Despite key uncertainties, the global mining insurance sector is yet to be considered a truly hard market, according to international consulting and broking giant Willis Towers Watson.
In its Mining Risk Review 2019 report, Willis Towers Watson revealed four key uncertainties within the mining industry that need to be addressed:
- Digitisation – According to the report, a combination of negative attitudes, increased cyber risk, a failure to train properly and upskill, and the potential for the process to discard valuable human experience during the digitisation process have likely created new exposures for mining firms that could threaten project viability.
- Bottlenecks – In many cases, getting a mine back to operation after a major incident is dependent on factors outside the mine operator’s control; too often in the event of a major loss, the precise cause can often remain uncertain, the report said.
- Geopolitical risk – Increased tariffs, regulations, legislation and tax liabilities imposed by various jurisdictions have had a direct impact on the viability of mining projects in a variety of locations around the world, especially given the global nature of the industry’s supply chains.

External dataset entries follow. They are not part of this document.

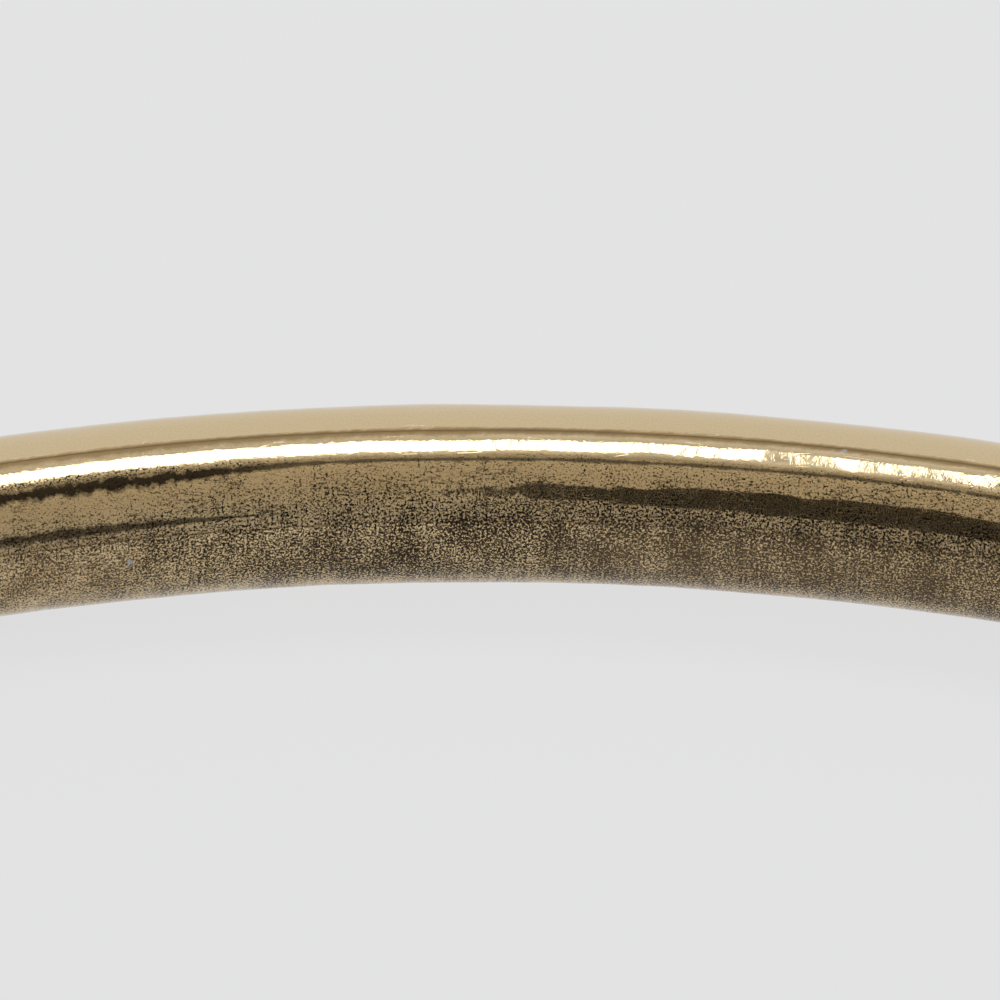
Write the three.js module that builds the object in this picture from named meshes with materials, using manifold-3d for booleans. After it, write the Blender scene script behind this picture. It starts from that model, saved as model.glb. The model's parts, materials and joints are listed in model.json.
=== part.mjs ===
// A slender hinged bangle bracelet: two hollow half rings of gold-coloured metal, a barrel
// hinge on one side and a box clasp with a folded spring tongue on the other.
// Millimetres. The ring lies flat: its axis is +Z, its middle is over the origin and its
// underside is at z = 0. The hinge is at -X, the clasp at +X, the back half at +Y.
import * as THREE from "three";
import { mergeVertices } from "three/addons/utils/BufferGeometryUtils.js";
import Module from "manifold-3d";

const wasm = await Module();
wasm.setup();

// ---- Driving dimensions ----
const innerDiameter = 60; // across the wrist opening
const tubeDepth = 2.4; // section, from the wrist side to the outside
const tubeHeight = 2.4; // section, along the ring's axis
const sideFlat = 0.2; // width of the narrow flats on the two sides of the section
const wall = 0.3; // sheet that the half tubes are pressed from
const seamGap = 0.02; // solder line between outer and inner half tube
const seamShift = 0.07; // how far the seam lies to the wrist side of the tube's middle
const endGap = 0.08; // line between the two half rings when closed
const fit = 0.02; // gap round a piece that is soldered or pressed in place

const knuckleRadius = 0.8;
const knuckleBevel = 0.1; // broken edge at each end of a knuckle
const knuckleGap = 0.03; // running gap between neighbouring knuckles
const scoopGap = 0.04; // gap between a knuckle and the scoop it turns in
const pinRadius = 0.35;
const pinRunning = 0.02; // radial clearance of the pin in its knuckles
const pinInset = 0.04; // how far each riveted end of the pin is sunk
const pinBevel = 0.08;
const hardwareProud = 0.35; // how far the hinge and the thumb tab stand out of the ring
const plugLength = 1.6; // solid plug in each hinge end and in the tongue's end

const tongueWidth = 1.0; // along the ring's axis
const tongueReach = 4.25; // from the clasp line to the tongue's tip
const baseLeafInset = 0.7; // from the wrist side of the tube to the fixed leaf
const baseLeafThickness = 0.25;
const baseLeafRoot = 0.65; // how deep the fixed leaf is let into its plug
const foldHeight = 0.53; // the folded tip, across the tube
const foldLength = 0.3; // the folded tip, along the tongue
const leafThickness = 0.22;
const leafStartGap = 0.05; // between the folded tip and the moving leaf
const leafRise = 0.44; // how far the moving leaf climbs between the fold and its shoulder
const neckWidth = 0.5; // behind the shoulder the moving leaf narrows to this
const tabLength = 0.54; // thumb tab, along the ring
const tabSetback = 0.16; // from the clasp line to the tab

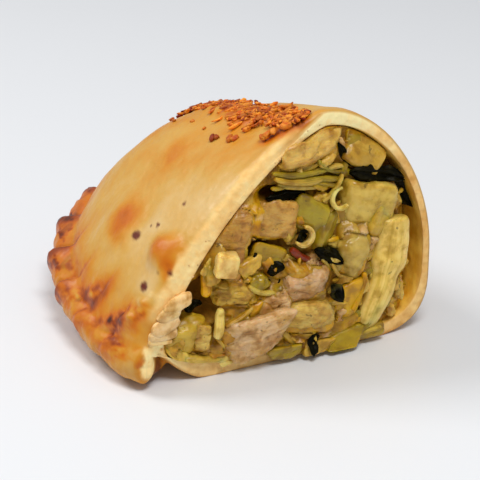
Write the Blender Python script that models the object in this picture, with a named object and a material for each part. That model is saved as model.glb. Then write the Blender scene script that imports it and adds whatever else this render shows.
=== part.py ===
# Half of a baked empanada, cut across the middle: a crust with a crimped edge round a chicken,
# leek and spinach filling. Metres, +Z up. It rests on its flat base with the cut facing -Y.
import math

import bmesh
import bpy
import numpy as np
from mathutils import Matrix, Vector, noise

# Driving dimensions, in metres. In the shape frame x = 0 is where the sealed edge starts on the
# cut face, +X runs to the folded side, y = 0 is the cut, +Y runs to the tip, and z = 0 is the table.
FOLD_X = 0.064
SEAM_X = -0.004
HEIGHT = 0.053
HALF_LENGTH = 0.069
APEX_X = 0.037
TIP_X = 0.041
TIP_Z = 0.016
TOP_SAG = 0.0046
SEAM_FLARE = 0.0035
BASE_FLAT = 0.0004
CRUST_TOP = 0.0028
CRUST_FOLD = 0.0024
CRUST_BASE = 0.0019
CRUST_SEAM = 0.0125
CRUST_TIP = 0.0065
CLEARANCE = 0.0004
SLUMP_AHEAD = 0.0010
SLUMP_HEIGHT = 0.0009
CRIMP_RADIUS = 0.0044
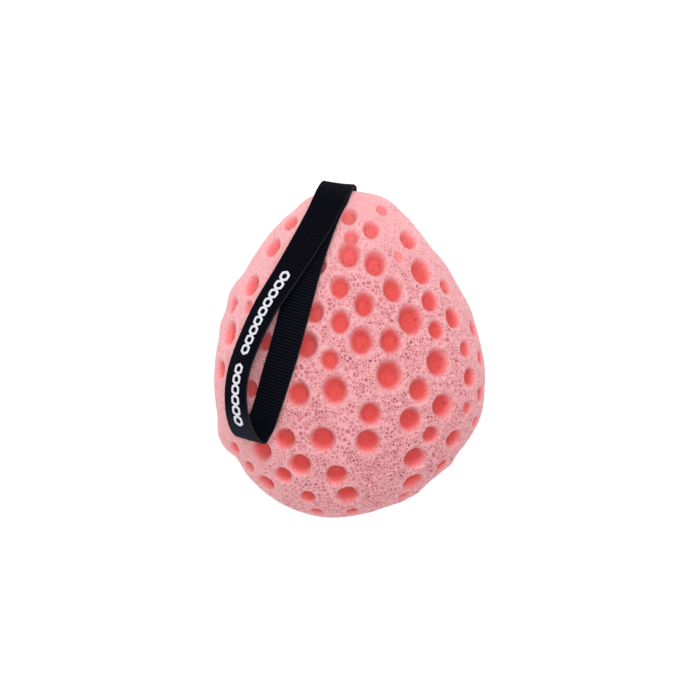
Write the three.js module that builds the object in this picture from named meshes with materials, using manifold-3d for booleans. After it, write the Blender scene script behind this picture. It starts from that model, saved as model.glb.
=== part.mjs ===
// A bath sponge: one egg-shaped block of soft moulded foam, dimpled all over like honeycomb,
// with a hanging loop of black grosgrain ribbon let into a slit at its narrow end.
// Millimetres, +Z up. The sponge lies on its back on z = 0 with its narrow end towards +Y,
// and the ribbon loop lies folded forward over its front.

import * as THREE from 'three';
import { mergeVertices } from 'three/addons/utils/BufferGeometryUtils.js';
import Module from 'manifold-3d';

// The foam block. u runs along Y from -1 at the wide end to 1 at the tip, and the half width and
// the sideways lean of the outline are cubics in u, given as coefficients of 1, u, u^2 and u^3.
const HALF_LENGTH = 67.3;
const MIDDLE_Y = -1.6;
const MIDDLE_Z = 30; // level of the outline; the block's lowest 2 mm are pressed flat by its weight
const HALF_WIDTH = [54.9, -10.8, -4.2, 4.6];
const LEAN = [-0.3, -0.8, -3.4, 3.4];
const THICKNESS_TO_WIDTH = 0.575;
const BALL_DETAIL = 7;

// The dimples on the front, each as x, y and rim radius
const FRONT_DIMPLES = [
  [13, 57, 2.2], [-0.5, 54.5, 3.2], [-23.5, 51.5, 2.4], [8.5, 48.5, 3.8], [23.5, 44.5, 3.8],
  [-31, 41.5, 3], [-0.5, 38, 4.8], [1, 44.5, 2.4], [19.5, 37.5, 2.2], [10, 34.5, 4.6],
  [28.5, 31.5, 4.5], [-39.5, 26, 3.2], [38.5, 25.5, 3], [-4, 25, 4.2], [17, 24, 4.4],
  [32, 19.5, 4], [5.5, 18, 4.5], [-47.5, 18, 2.4], [-41, 17.5, 2.4], [-14, 15, 3.9],
  [41.5, 13, 4], [24, 12, 5], [-4, 11, 4.2], [50, 8.5, 2.6], [34.5, 8, 3.6],
  [-48.5, 6.5, 3.4], [4.5, 3.5, 5], [16, 3.5, 4.3], [-17.5, 2, 5], [46.5, 0.5, 2.4],
  [53, -3, 3], [-8, -4, 3.9], [35, -5, 4.8], [-52.5, -8, 3.6], [15.5, -10, 5.2],
  [48.5, -11, 3.7], [-40, -15.5, 3.5], [27.5, -16, 4.4], [-6, -16, 5.3], [-20.5, -17.5, 4.7],
  [53, -18, 3], [37, -22.5, 4.8], [47.5, -23.5, 2.2], [8, -25.5, 4.6], [24, -28, 4.7],
  [51, -29, 2.6], [32.5, -34, 3.6], [-26, -35.5, 4.4], [-11, -35.5, 5.1], [42, -36, 4.1],
  [7, -36.5, 4.9], [-47, -40, 2.8], [-35.5, -40.5, 4.6], [26, -43.5, 4.9], [-20, -46, 4.7],
  [37.5, -47, 3], [-41, -47.5, 2.8], [-5.5, -50, 4.5], [-27, -50.5, 3.7], [25.5, -53.5, 4.6],
  [-34, -54, 4], [-1, -58.5, 4.6], [22, -59.5, 2.6], [-17, -59.5, 3.4], [1, -66, 3],
  [-13.5, -66, 3], [-24, 24, 3.8], [-34, 3.5, 4], [-12.5, 34, 3.4],
];

// The dimples on the back keep this distance from each other and from those on the front
const BACK_SPACING = 12.6;
const BACK_TRIES = 1500;
const BACK_RADIUS = 3.4;
const BACK_RADIUS_RANGE = 1.7;

// A dimple's depth is this times its radius squared, so a wide one is a deep cup and a narrow one
// only a dip. Its cutter is a cup with a lid standing above the foam.
const DEPTH_RATE = 0.23;
const CUP_SIDES = 8;
const FLOOR_WIDTH = 0.66;
const FLOOR_DEPTH = 0.86;
const LID_HEIGHT = 1.6;

// The slit for the ribbon, cut into the tip and turned with the ribbon's root
const SLIT = { width: 14.2, height: 3.4, depth: 13, reach: 8, middle: [-3.7, 65.2, 27], turn: 8 };

// The ribbon: a half-inch strip, doubled. Its middle line runs from its printed end in the slit,
// over the tip, down the front, round the open end of the loop and back under itself. Each
// station is x, y, z, then the turn in plan and the tilt of the line across the ribbon, in degrees.
const RIBBON_WIDTH = 12.7;
const RIBBON_THICKNESS = 0.8;
const RIBBON_STEPS = 80;
const RIBBON_STATIONS = [
  [-2.2, 54, 26.4, 8, 0], [-3.1, 60.4, 26.4, 8, 0], [-3.8, 66, 26.5, 7, 0],
  [-4.3, 67.9, 28.4, 0, 0], [-4.6, 68.2, 31.6, -8, 0], [-5.3, 67.3, 35.6, -14, 3],
  [-7.6, 63, 42.5, -26, 9], [-11.4, 54.5, 48.2, -31, 16], [-16, 46.1, 51.8, -31, 23],
  [-24.9, 31.1, 55.2, -27, 32], [-33.6, 17.2, 56.8, -23, 39], [-40.5, 2.6, 58, -19, 43],
  [-44.2, -8, 58.6, -14, 44], [-45.4, -15.5, 58.9, -12, 44], [-45.3, -22, 58.7, -11, 42],
  [-44.4, -27.7, 57.8, -11, 38], [-42.7, -32.5, 56.2, -12, 34], [-41, -35.1, 54.6, -13, 31],
  [-39.7, -36, 53.2, -14, 30], [-38.7, -35.5, 52.2, -14, 29], [-37.3, -32.8, 52.4, -15, 29],
  [-34.3, -26.2, 56, -17, 29], [-31.6, -18, 57.9, -18, 24], [-29.3, -10.2, 58.8, -17, 19],
  [-25.9, 1, 59.2, -16, 17], [-21.6, 17.2, 57.4, -16, 16], [-17.6, 32.7, 53.8, -19, 17],
  [-13.1, 46.9, 49.4, -24, 17], [-9.9, 55.6, 45.7, -28, 14], [-6.9, 62.1, 41.2, -25, 9],
  [-5.2, 66.4, 35.3, -14, 3], [-4.5, 67.2, 31.4, -8, 0], [-4.1, 67.1, 29, 0, 0],
  [-3.6, 66.4, 27.5, 7, 0], [-3.1, 60.4, 27.5, 8, 0], [-2.2, 54, 27.5, 8, 0],
];

const wasm = await Module();
wasm.setup();

const degrees = THREE.MathUtils.degToRad;
const cubic = (c, u) => c[0] + u * (c[1] + u * (c[2] + u * c[3]));
const along = (y) => (y - MIDDLE_Y) / HALF_LENGTH;

// The point of the smooth block that a point of the unit ball stands for, and the way back
function blockPoint(ball) {
  const half = cubic(HALF_WIDTH, ball.y);
  return new THREE.Vector3(
    cubic(LEAN, ball.y) + half * ball.x,
    MIDDLE_Y + HALF_LENGTH * ball.y,
    MIDDLE_Z + THICKNESS_TO_WIDTH * half * ball.z,
  );
}

function ballPoint(point) {
  const u = along(point.y);
  const half = cubic(HALF_WIDTH, u);
  const up = (point.z - MIDDLE_Z) / (THICKNESS_TO_WIDTH * half);
  return new THREE.Vector3((point.x - cubic(LEAN, u)) / half, u, up);
}

// The block's outward direction at a point on it, from how fast the ball's radius grows there
function outward(point) {
  const step = 0.01;
  const growth = ['x', 'y', 'z'].map((axis) => {
    const ahead = point.clone();
    ahead[axis] += step;
    return ballPoint(ahead).lengthSq() - ballPoint(point).lengthSq();
  });
  return new THREE.Vector3(...growth).normalize();
}

function frontPoint(x, y) {
  const ball = ballPoint(new THREE.Vector3(x, y, MIDDLE_Z));
  ball.z = Math.sqrt(Math.max(0, 1 - ball.lengthSq()));
  return blockPoint(ball);
}

// Front dimples where they are listed, then the back ones: tries spread evenly over the ball by an
// additive sequence, kept where they fall behind the outline and far enough from all others
function dimples() {
  const placed = FRONT_DIMPLES.map(([x, y, radius]) => ({ middle: frontPoint(x, y), radius }));
  const fraction = (value) => value - Math.floor(value);
  for (let i = 1; i <= BACK_TRIES; i += 1) {
    const height = 1 - 2 * fraction(i * 0.7548776662466927);
    const turn = 2 * Math.PI * fraction(i * 0.5698402909980532);
    const side = Math.sqrt(1 - height * height);
    const ball = new THREE.Vector3(side * Math.cos(turn), side * Math.sin(turn), height);
    const middle = blockPoint(ball);
    const free = placed.every((other) => other.middle.distanceTo(middle) > BACK_SPACING);
    if (height < 0 && free) {
      placed.push({ middle, radius: BACK_RADIUS + BACK_RADIUS_RANGE * fraction(i * 0.381966) });
    }
  }
  return placed;
}

// Between three.js geometry and manifold-3d solids
function solid(geometry) {
  const bare = geometry.clone();
  bare.deleteAttribute('normal');
  bare.deleteAttribute('uv');
  const merged = mergeVertices(bare, 1e-4);
  return new wasm.Manifold(new wasm.Mesh({
    numProp: 3,
    vertProperties: new Float32Array(merged.attributes.position.array),
    triVerts: new Uint32Array(merged.index.array),
  }));
}

function geometryOf(shape) {
  const mesh = shape.getMesh();
  const geometry = new THREE.BufferGeometry();
  geometry.setAttribute('position', new THREE.BufferAttribute(mesh.vertProperties, 3));
  geometry.setIndex(new THREE.BufferAttribute(mesh.triVerts, 1));
  geometry.computeVertexNormals();
  return geometry;
}

function bend(geometry, place) {
  const position = geometry.attributes.position;
  const point = new THREE.Vector3();
  for (let i = 0; i < position.count; i += 1) {
    position.setXYZ(i, ...place(point.fromBufferAttribute(position, i)));
  }
  return geometry;
}

function cupCutter({ middle, radius }) {
  const depth = DEPTH_RATE * radius * radius;
  const profile = [
    [0, -depth],
    [FLOOR_WIDTH * radius, -FLOOR_DEPTH * depth],
    [radius, 0],
    [radius, LID_HEIGHT],
    [0, LID_HEIGHT],
  ].map(([r, h]) => new THREE.Vector2(r, h));
  const cup = new THREE.LatheGeometry(profile, CUP_SIDES);
  const stand = new THREE.Quaternion().setFromUnitVectors(
    new THREE.Vector3(0, 1, 0),
    outward(middle),
  );
  return solid(cup.applyQuaternion(stand).translate(...middle));
}

function slitCutter() {
  const { width, height, depth, reach, middle, turn } = SLIT;
  const slot = new THREE.BoxGeometry(width, depth + reach, height);
  slot.translate(0, (reach - depth) / 2, 0).rotateZ(degrees(turn)).translate(...middle);
  return solid(slot);
}

function floorCutter() {
  const size = 4 * HALF_LENGTH;
  return solid(new THREE.BoxGeometry(size, size, size).translate(0, 0, -size / 2));
}

function spongeBody() {
  const ball = new THREE.IcosahedronGeometry(1, BALL_DETAIL);
  const block = solid(bend(ball, (point) => blockPoint(point)));
  const cutters = [...dimples().map(cupCutter), slitCutter(), floorCutter()];
  return geometryOf(wasm.Manifold.difference([block, ...cutters]));
}

// A flat strip of unit length, bent along the stations. The line across it may lie askew to its
// middle line where it folds, so it is lengthened there to keep the strip's true width.
function ribbonLoop() {
  const middles = RIBBON_STATIONS.map(([x, y, z]) => new THREE.Vector3(x, y, z));
  const across = RIBBON_STATIONS.map(([, , , turn, tilt]) => new THREE.Vector3(
    Math.cos(degrees(tilt)) * Math.cos(degrees(turn)),
    Math.cos(degrees(tilt)) * Math.sin(degrees(turn)),
    Math.sin(degrees(tilt)),
  ));
  const middleLine = new THREE.CatmullRomCurve3(middles);
  middleLine.arcLengthDivisions = 1000;
  const acrossLine = new THREE.CatmullRomCurve3(across, false, 'catmullrom', 0.5);
  const strip = new THREE.BoxGeometry(RIBBON_WIDTH, RIBBON_THICKNESS, 1, 1, 1, RIBBON_STEPS);
  return bend(strip, ({ x, y, z }) => {
    const t = middleLine.getUtoTmapping(z + 0.5);
    const ahead = middleLine.getTangent(t);
    const side = acrossLine.getPoint(t).normalize();
    const face = ahead.clone().cross(side);
    side.multiplyScalar(x / face.length());
    return middleLine.getPoint(t).add(side).addScaledVector(face.normalize(), y);
  });
}

function piece(name, geometry, color, roughness) {
  const material = new THREE.MeshStandardMaterial({ color, roughness, metalness: 0 });
  const mesh = new THREE.Mesh(geometry, material);
  mesh.name = name;
  return mesh;
}

const sponge = new THREE.Group();
sponge.add(piece('sponge_body', spongeBody(), '#f6b4b4', 0.95));
sponge.add(piece('ribbon_loop', ribbonLoop(), '#0b0b14', 0.55));

export default sponge;
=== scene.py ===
"""A foam bath sponge with round holes moulded into it, and a printed grosgrain ribbon loop.

The sponge lies on its back, tip towards +Y. The foam is one block made by a rule, and the ribbon
is one strip that leaves a slit in the tip, lies down the front and comes back under itself.
"""
import math

import bpy
import numpy as np
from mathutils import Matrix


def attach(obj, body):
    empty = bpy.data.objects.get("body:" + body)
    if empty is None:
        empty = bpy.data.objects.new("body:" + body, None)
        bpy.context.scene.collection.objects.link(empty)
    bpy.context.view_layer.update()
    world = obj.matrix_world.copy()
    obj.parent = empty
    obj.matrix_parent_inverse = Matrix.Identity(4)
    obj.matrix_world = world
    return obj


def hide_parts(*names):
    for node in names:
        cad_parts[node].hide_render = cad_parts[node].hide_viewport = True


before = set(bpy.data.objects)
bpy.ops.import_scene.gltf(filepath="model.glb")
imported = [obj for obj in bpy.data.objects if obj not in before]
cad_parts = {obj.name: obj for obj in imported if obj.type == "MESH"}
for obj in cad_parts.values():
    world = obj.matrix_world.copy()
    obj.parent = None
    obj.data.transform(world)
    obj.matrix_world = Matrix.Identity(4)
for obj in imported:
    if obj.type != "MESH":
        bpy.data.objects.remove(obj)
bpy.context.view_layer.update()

MM = 0.001

# The foam block: an egg, flatter from front to back than it is wide. The two cubics give its
# half width and its lean to the left or right, from the wide end at -1 to the tip at 1.
HALF_LENGTH = 67.3
MIDDLE_Y = -1.6
MIDDLE_Z = 30
HALF_WIDTH = (54.9, -10.8, -4.2, 4.6)
LEAN = (-0.3, -0.8, -3.4, 3.4)
THICKNESS_TO_WIDTH = 0.575
QUADS_PER_SIDE = 256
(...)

- Social economic development – The relationship that miners form with local communities is a critical consideration when developing an effective risk management strategy. Mining industry risk managers and their teams need to be looking to the deep relationships and activities that need to be built and developed for real and sustainable long-term progress.
“Our 2019 Review is being published in the aftermath of yet another tailings dam tragedy. But from an insurance perspective, although rates are generally hardening as a result of tailings dam and other losses, this is still not yet a truly hard market,” said Graham Knight, global head of natural resources at Willis Towers Watson. “Capacity remains plentiful by historical standards and when rates are on an upward trend, we are by no means in a truly distressed situation.”